DMD 0.150 release

Jari-Matti Mäkelä jmjmak at utu.fi.invalid
Wed Mar 22 12:21:33 PST 2006


xs0 wrote:
> Walter Bright wrote:
>> "Kyle Furlong" <kylefurlong at gmail.com> wrote in message
>> news:dvr1n7$2sub$1 at digitaldaemon.com...
>>> And the rest of the post...?
>>
>> Casting is a blunt instrument, you need to be careful with it.
>> Disabling casting is a bad idea, because one needs a way around the
>> type system. 
> 
> So how come you can't cast a double to int delegate(int)? :P
> 
> You can still go via void*, if you want to. But normally, it should be
> forbidden, because the result is both useless and dangerous (in the
> sense that attempting to use it will call some random method). I can't
> believe you don't agree this should be an error; currently it's not even
> a run-time error!?!
> 
> Note that this will be a major minus for anyone coming from Java.
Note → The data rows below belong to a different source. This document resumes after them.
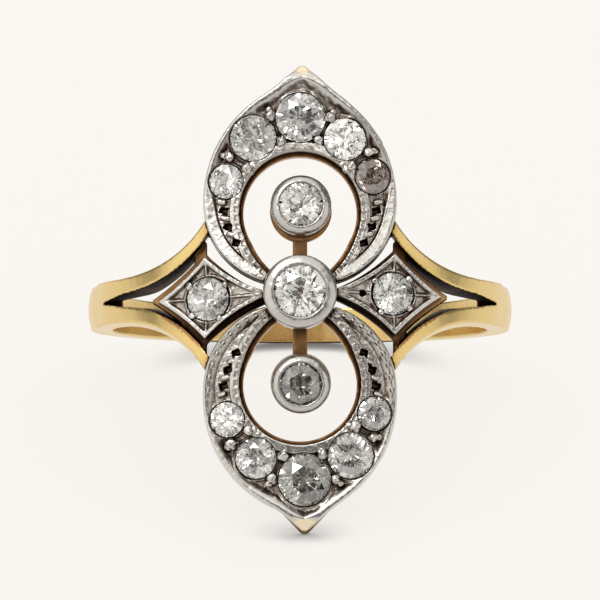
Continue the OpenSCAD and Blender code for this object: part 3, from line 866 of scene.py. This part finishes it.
cutCrescent("upper_crescent", 1, 2)
cutCrescent("lower_crescent", -1, 5)
print("crescents cut")

# Old stones, cut by hand: rings of corners, given as share of the radius, share of the width in height, and count
oldCut = {
    "corners": [(0.52, 0.155, 7), (0.80, 0.095, 7), (1.0, 0.013, 14), (1.0, -0.013, 14), (0.56, -0.24, 7),
                (0.12, -0.42, 5)],
    "uneven": 0.07, "twist": 0.12, "flatWithin": 3,
}


def cutStone(name, x, v, width, turn, kind, height=-0.1, lean=0.0):
    dice = random.Random(name)
    stand = standOnFace(x, v, height, turn, lean)
    bm = bmesh.new()
    for i, (share, rise, count) in enumerate(oldCut["corners"]):
        ring = bmesh.ops.create_circle(bm, segments=count, radius=share * width / 2)
        onGirdle = share == 1.0
        spin = 0.5 * (i % 2) * math.tau / count
        for vert in ring["verts"]:
            wobble = 0 if onGirdle else oldCut["uneven"]
            vert.co *= 1 + wobble * dice.uniform(-1, 1)
            twist = 0 if onGirdle else oldCut["twist"] * dice.uniform(-1, 1)
            vert.co = Matrix.Rotation(spin + twist, 4, "Z") @ vert.co
            vert.co.z = rise * width * (1 + wobble * dice.uniform(-1, 1))
    bmesh.ops.convex_hull(bm, input=bm.verts)
    loose = [vert for vert in bm.verts if not vert.link_faces]
    bmesh.ops.delete(bm, geom=loose, context="VERTS")
    bmesh.ops.dissolve_limit(bm, angle_limit=math.radians(oldCut["flatWithin"]), verts=bm.verts, edges=bm.edges)
    bmesh.ops.recalc_face_normals(bm, faces=bm.faces)
    bm.transform(stand)
    piece = newPiece(name + "_stone", bm, "diamond", diamonds[kind])
    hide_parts(name)


for crescent, half in (("upper_crescent", "upper"), ("lower_crescent", "lower")):
    for i, (x, v, width, turn, kind) in enumerate(crescentStones[crescent]):
        cutStone(f"{half}_diamond_{i + 1}", x, v, width, turn, kind)
for lozenge, (x, v, width, turn, kind) in sideStones.items():
    cutStone(lozenge.split("_")[0] + "_diamond", x, v, width, turn, kind)
print("stones cut")

# Collets: place along the head, stone's width, outside width, height over the face, lean, the stone's turn and kind
collets = {
    "centre_collet": ("centre_diamond", 0.0, 0.22, 2.45, 3.26, 0.55, 0, 4, "bright"),
    "upper_collet": ("upper_collet_diamond", 0.04, 4.08, 2.10, 2.68, 0.15, 2, 17, "grey"),
    "lower_collet": ("lower_collet_diamond", 0.04, -3.82, 2.04, 2.62, 0.15, -2, 9, "dull"),
}
colletWork = {"steps": 128, "girdle": -0.24, "lipOver": 0.10, "holeInset": 0.15, "uneven": 0.035, "wavy": 0.03,
              "waves": (2.2, 6.5), "fineShare": 0.7}


def spinProfile(bm, profile, steps):
    verts = [bm.verts.new((radius, 0, height)) for radius, height in profile]
    edges = [bm.edges.new(pair) for pair in zip(verts, verts[1:] + verts[:1])]
    bmesh.ops.spin(bm, geom=verts + edges, cent=(0, 0, 0), axis=(0, 0, 1), angle=math.tau, steps=steps, use_merge=True)
    bmesh.ops.recalc_face_normals(bm, faces=bm.faces)
    for face in bm.faces:
        face.smooth = True


def turnCollet(name, stone, x, v, width, outsideWidth, proud, lean, turn, kind):
    radius, outside = width / 2, outsideWidth / 2
    lip, foot, hole = radius - colletWork["lipOver"], -head["whiteDepth"], radius - colletWork["holeInset"]
    ledge = proud + colletWork["girdle"] - 0.07
    bm = bmesh.new()
    spinProfile(bm, [
        (hole, foot), (outside - 0.08, foot), (outside - 0.02, foot + 0.2), (outside, proud - 0.4),
        (outside - 0.01, proud - 0.27), (outside - 0.04, proud - 0.19), (outside - 0.1, proud - 0.13),
        (mix(outside, lip, 0.35), proud - 0.08), (mix(outside, lip, 0.65), proud - 0.03), (lip + 0.08, proud),
        (lip + 0.03, proud - 0.02), (lip, proud - 0.07), (lip + 0.02, proud - 0.12),
        (radius + 0.03, proud - 0.17), (radius + 0.03, ledge), (hole, ledge - 0.17),
    ], colletWork["steps"])
    # the lip is uneven, as it was pushed over the stone by hand
    broad, fine = colletWork["waves"]
    for vert in bm.verts:
        away = math.hypot(vert.co.x, vert.co.y)
        across, up = vert.co.x / away, vert.co.y / away
        wave = unevenAt(across, up, broad, 10 * v) + colletWork["fineShare"] * unevenAt(across, up, fine, 10 * v)
        inner = 1 - smoothStep(lip + 0.02, mix(outside, lip, 0.4), away)
        if vert.co.z > proud - 0.14:
            push = colletWork["uneven"] * wave * inner
            vert.co.x *= 1 + push / away
            vert.co.y *= 1 + push / away
            vert.co.z += colletWork["wavy"] * wave * (0.4 + 0.6 * inner)
    bm.transform(standOnFace(x, v, 0, 0, lean))
    piece = newPiece(name + "_bezel", bm, "platinum", lipWhite)
    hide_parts(name)
    cutStone(stone, x, v, width, turn, kind, proud + colletWork["girdle"], lean)


for name, facts in collets.items():
    turnCollet(name, *facts)
print("collets turned")

# Gold cups that show below the small collets, a little wider than them and set low, in the brown copy of the gold that
# paints them in shade
cups = {"upperCup": (0.04, 4.08, 2.68, 2, -0.14), "lowerCup": (0.04, -3.82, 2.62, -2, 0.0)}
cupWork = {
    "steps": 96, "wider": 0.02,
    "profile": [(-0.5, -0.84), (-0.06, -0.84), (0, -0.95), (-0.02, -1.3), (-0.14, -1.68), (-0.5, -1.7)],
}


def turnCup(name, x, v, width, lean, slip):
    outside = width / 2 + cupWork["wider"]
    bm = bmesh.new()
    spinProfile(bm, [(outside + away, height) for away, height in cupWork["profile"]], cupWork["steps"])
    bm.transform(standOnFace(x, v + slip, 0, 0, lean))
    newPiece(name, bm, "gold", brown)


for name, facts in cups.items():
    turnCup(name, *facts)

# White fronts of the side lozenges: a rim, a sunk field that runs up to the stone, ridges to the corners and beads
lozengeShape = {
    "inner": 1.1, "mid": 4.2, "tip": 6.28, "outer": 6.25, "halfHeight": 1.8, "bow": (0.25, 0.1),
    "v": {"left_lozenge": 0.02, "right_lozenge": 0.2}, "slant": {"left_lozenge": -0.05, "right_lozenge": -0.02},
}
lozengeWork = {
    "around": 400, "across": 40, "rim": 0.15, "slope": 0.12, "floor": -0.2, "ridge": 0.15, "ridgeHalf": 0.07,
    "holeInset": 0.15, "handCut": 0.03, "cutScales": (4.5, 10), "neckFade": (3.0, 2.2), "neckRise": 0.45,
    "round": (0.06, 0.05), "drilled": (2.78, 0.18, 0.13), "drilledDepth": -0.6, "drilledEdge": (-0.03, 0.03),
}


def insideLozenge(x, v):
    # distance inside the right-hand lozenge, with its own middle line at v = 0
    shape = lozengeShape
    v = abs(v)
    distances = []
    for cornerX, bow in zip((shape["inner"], shape["tip"]), shape["bow"]):
        run = Vector((shape["mid"] - cornerX, shape["halfHeight"]))
        length = run.length
        run /= length
        out = Vector((-run.y, run.x)) * (1 if cornerX < shape["mid"] else -1)
        here = Vector((x - cornerX, v))
        share = min(max(here.dot(run) / length, 0), 1)
        distances.append(-here.dot(out) - bow * (1 - (2 * share - 1) ** 2))
    return min(distances + [shape["outer"] - x])


def cutLozenge(name, seed):
    shape, work = lozengeShape, lozengeWork
    stoneX, stoneV, width, turn, kind = sideStones[name]
    way = -1 if stoneX < 0 else 1
    middleV, slant = shape["v"][name], shape["slant"][name]
    centre = Vector((abs(stoneX), stoneV - middleV))
    hole = width / 2 - work["holeInset"]
    corners = [Vector((shape["inner"], 0)), Vector((shape["mid"], shape["halfHeight"])), Vector((shape["outer"], 0)),
               Vector((shape["mid"], -shape["halfHeight"]))]
    broad, fine = work["cutScales"]

    def inside(x, v):
        room = math.hypot(x, v + middleV - crescentShape["centreV"]) - crescentShape["centreRoom"]
        return min(insideLozenge(x, v), room)

    def ridgeAt(off):
        # 1 on the lines from the stone to the corners
        ridge = 0.0
        for corner in corners:
            line = (corner - centre).normalized()
            along = off.dot(line)
            if along > 0:
                ridge = max(ridge, math.exp(-((off - along * line).length / work["ridgeHalf"]) ** 2))
        return ridge

    def place(aroundShare, acrossShare):
        angle = math.tau * aroundShare
        outwards = Vector((math.cos(angle), math.sin(angle)))
        edgeReach = lastPlace(lambda reach: inside(*(centre + outwards * reach)) > 0, hole, 4.0, 30)
        reach = hole + (edgeReach - hole) * acrossShare
        x, v = centre + outwards * reach
        edge = insideLozenge(x, v)
        sunk = smoothStep(work["rim"], work["rim"] + work["slope"], edge)
        cut = unevenAt(x, v, broad, seed) + 0.5 * unevenAt(x, v, fine, seed)
        neck = 1 - work["neckRise"] * smoothStep(*work["neckFade"], x)
        height = sunk * (work["floor"] * neck + work["ridge"] * ridgeAt(outwards * reach)) + work["handCut"] * cut
        height -= work["round"][0] * roundedOff(edge, work["round"][1])
        if way > 0:
            drilledX, drilledV, radius = work["drilled"]
            gap = math.hypot(x - drilledX, v + middleV - drilledV) - radius
            height = mix(work["drilledDepth"], height, smoothStep(*work["drilledEdge"], gap))
        height = sinkSeat(height, x, v, reach - width / 2, lozengeSeat, seed + 4)
        return way * x, v + middleV + slant * (x - shape["mid"]), height

    bm = stripMesh(work["around"], work["across"], head["whiteDepth"], place, joined=True)
    piece = newPiece(name + "_front", bm, "platinum", white)
    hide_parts(name)
    beads = bmesh.new()
    dice = random.Random(seed)
    for turned in beadWork["lozengeTurns"]:
        angle = math.radians(turned + dice.uniform(-beadWork["lozengeStray"], beadWork["lozengeStray"]))
        spot = centre + Vector((math.cos(angle), math.sin(angle))) * (width / 2 + beadWork["lozengeAway"])
        addBead(beads, way * spot.x, spot.y + middleV, beadKinds["lozenge"], dice)
    newPiece(name + "_beads", beads, "platinum", white)


cutLozenge("left_lozenge", 8)
cutLozenge("right_lozenge", 9)
print("lozenges cut")

# The solids that the pieces stand for get their plain materials
for name, piece in nodes.items():
    plain = gold if name == "shank_and_gallery" else white
    piece.data.materials.clear()
    piece.data.materials.append(diamonds["bright"] if "diamond" in name else plain)
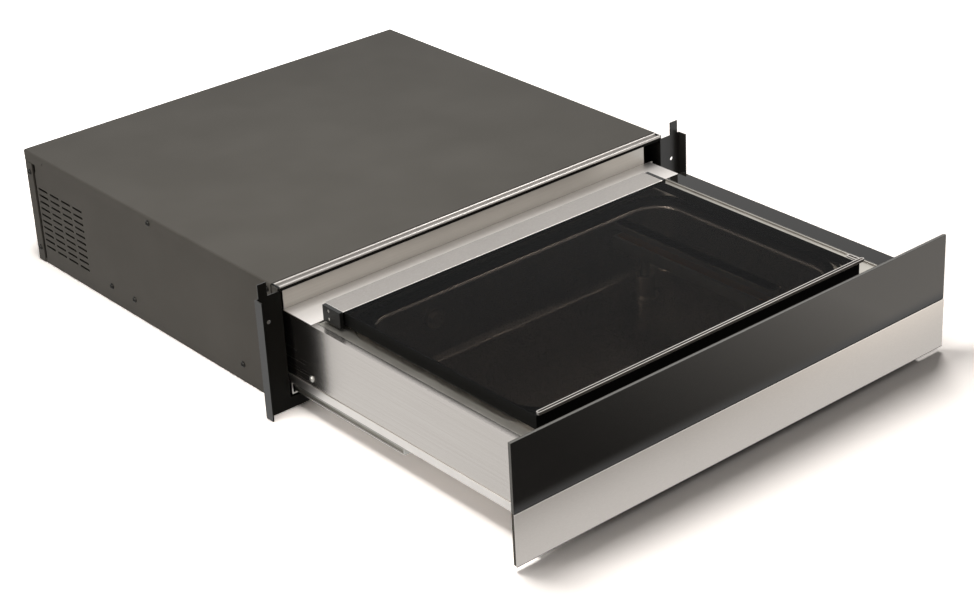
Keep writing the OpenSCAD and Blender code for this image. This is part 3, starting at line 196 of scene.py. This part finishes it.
FINISHES = {
    # Coats on sheet steel: nearly matt on the casing, with a soft sheen on the brackets and motors
    "casing_paint": powder_coat("charcoal_powder_coat", "#4b4843", "#504d48", 0.42),
    # The black coat also serves as painted shade on the left bracket's forward faces
    "black_paint": powder_coat("black_powder_coat", "#181715", "#1d1c19", 0.4),
    "bracket_paint": powder_coat("black_satin_enamel", "#1c1b19", "#23211e", 0.32, specular=0.5),
    "motor_paint": powder_coat("grey_enamel", "#55565a", "#5f6064", 0.35, specular=0.4),
    # Plated steel: small, soft glints
    "screw_black": satin_metal("black_zinc", "#252422", "#32312e", 0.2, 0.3),
    "zinc_steel": satin_metal("zinc_plate", "#a8a59f", "#b6b3ad", 0.3, 0.45),
    # Stainless sheet: the grain draws its highlights out, and rolled edges show as light lines in a lighter
    # stainless, a painted highlight
    "strip_steel": brushed_metal("fine_brushed_stainless", "#c0bab4", "#c9c3bd", BLASTED, 0.36, 0.44, 0.002),
    "stainless": brushed_metal("brushed_stainless_across", "#aeaaa4", "#b9b5af", ALONG_X, 0.32, 0.42),
    "pale_stainless": brushed_metal("pale_blasted_stainless", "#dcd7d2", "#e6e1dc", BLASTED, 0.44, 0.54),
    "cover_stainless": brushed_metal("blasted_stainless", "#95908b", "#a8a39e", BLASTED, 0.34, 0.44),
    "side_steel": brushed_metal("brushed_stainless_lengthwise", "#bdb7b1", "#c8c3bd", ALONG_Y, 0.17, 0.26),
    # A lighter stainless: painted highlight on the strip's top edge, the hinge cover's edges and the
    # drawer's base
    "highlight_steel": satin_metal("stainless_painted_highlight", "#dcd7d1", "#e6e1db", 0.3, 0.4),
    # Drawn stainless: satin walls, a duller pressed rim, and a polished mouth that draws a bright line, its
    # near-white colour partly a painted highlight
    "tub_steel": satin_metal("deep_drawn_stainless", "#8d8883", "#96918c", 0.26, 0.3, depth_mm=0.002),
    "rim_steel": satin_metal("pressed_stainless_rim", "#9b978f", "#a9a59d", 0.34, 0.44),
    # Its near-white colour is partly painted highlight
    "mouth_highlight": satin_metal("polished_stainless_highlight", "#f4f0ec", "#fbf8f5", 0.08, 0.11, depth_mm=0.001),
    "drawn_steel": satin_metal("drawn_stainless", "#b9b4ae", "#c6c1bb", 0.16, 0.24, depth_mm=0.002),
    # Aluminium and bronze: the anodised trim is fine-lined, the castings are dull and grainy
    "trim_aluminium": brushed_metal("anodised_aluminium", "#a09b96", "#b0aba6", ALONG_X, 0.3, 0.4, 0.002),
    # The groove's darker aluminium is painted shade
    "trim_groove_shade": satin_metal("shaded_aluminium", "#7d7974", "#8a8681", 0.35, 0.45),
    "cast_aluminium": satin_metal("cast_aluminium", "#93928f", "#a3a29f", 0.45, 0.62, 1.2, 0.05),
    "sintered_bronze": satin_metal("sintered_bronze", "#94794a", "#a58a52", 0.5, 0.7, 0.4, 0.08),
    # Glass: the faces mirror the room, and the ground edges stay dull
    "front_glass": printed_glass("black_printed_glass", "#131211", "#161514", 0.5),
    "control_glass": printed_glass("black_control_glass", "#1b1916", "#1f1d1a", 0.2),
    "lid_glass": smoked_glass("smoked_glass", "#7d7873", "#817c77"),
    "ground_edge": moulded("ground_glass_edge", "#504e49", "#5c5954", 0.35, 0.35, 0.01),
    "dark_edge": moulded("dark_ground_glass_edge", "#0c0c0b", "#121211", 0.3, 0.35, 0.01, 0.05),
    # Plastic, rubber and silicone: even, with broad and weak highlights
    # A near-black for the strip's lower edge, a painted shade
    "edge_shade": moulded("painted_edge_shade", "#0c0c0b", "#121211", 0.3, 0.35, 0.01, 0.05),
    "black_plastic": moulded("black_polyamide", "#151514", "#1b1b19", 0.42, specular=0.3),
    "light_plastic": moulded("natural_acetal", "#d9d7d0", "#e2e0da", 0.4),
    "rubber": moulded("black_rubber", "#191918", "#21211f", 0.6),
    "silicone": moulded("dark_silicone", "#2b2926", "#33312d", 0.45, 1.2, 0.01),
    "pale_silicone": moulded("grey_silicone", "#8a8680", "#928e88", 0.45, 1.2, 0.01),
    "heating_tape": moulded("glass_fibre_tape", "#7a5433", "#8f6641", 0.4, 0.5, 0.02),
    "circuit_board": circuit_board("solder_resist"),
}


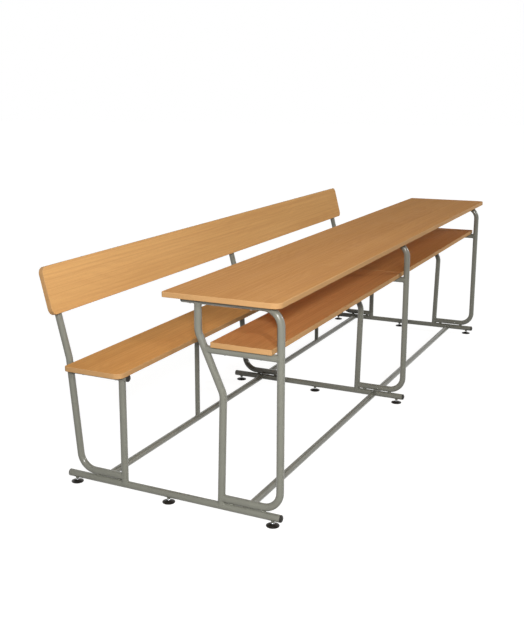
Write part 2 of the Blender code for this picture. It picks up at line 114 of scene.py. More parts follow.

There,
> it's completely natural that a FooClass[] can be treated as
> FooInterface[] and Anything[] can be treated as Object[] (the cast is
> even implicit).
> 
Yes, if this is not "fixed", we certainly need some Java->D tutorials
regarding this issue. IMHO all ugly explicit casts should be done behind
the scenes.

> Furthermore, it's quite common to refactor code by making type Whatever
> an interface when it was a class before,

Exactly.

> and while you claim you want D
> to be practical, you obviously expect a coder to manually go through the
> entire code base each time he does that, just in case the type was used
> in a way that won't work anymore.

No! It shouldn't go that way. Usually these casts aren't necessary in
CPU-intensive loops (at least they can be avoided). An extra overhead
from implicit reference handling wouldn't cause much performance loss.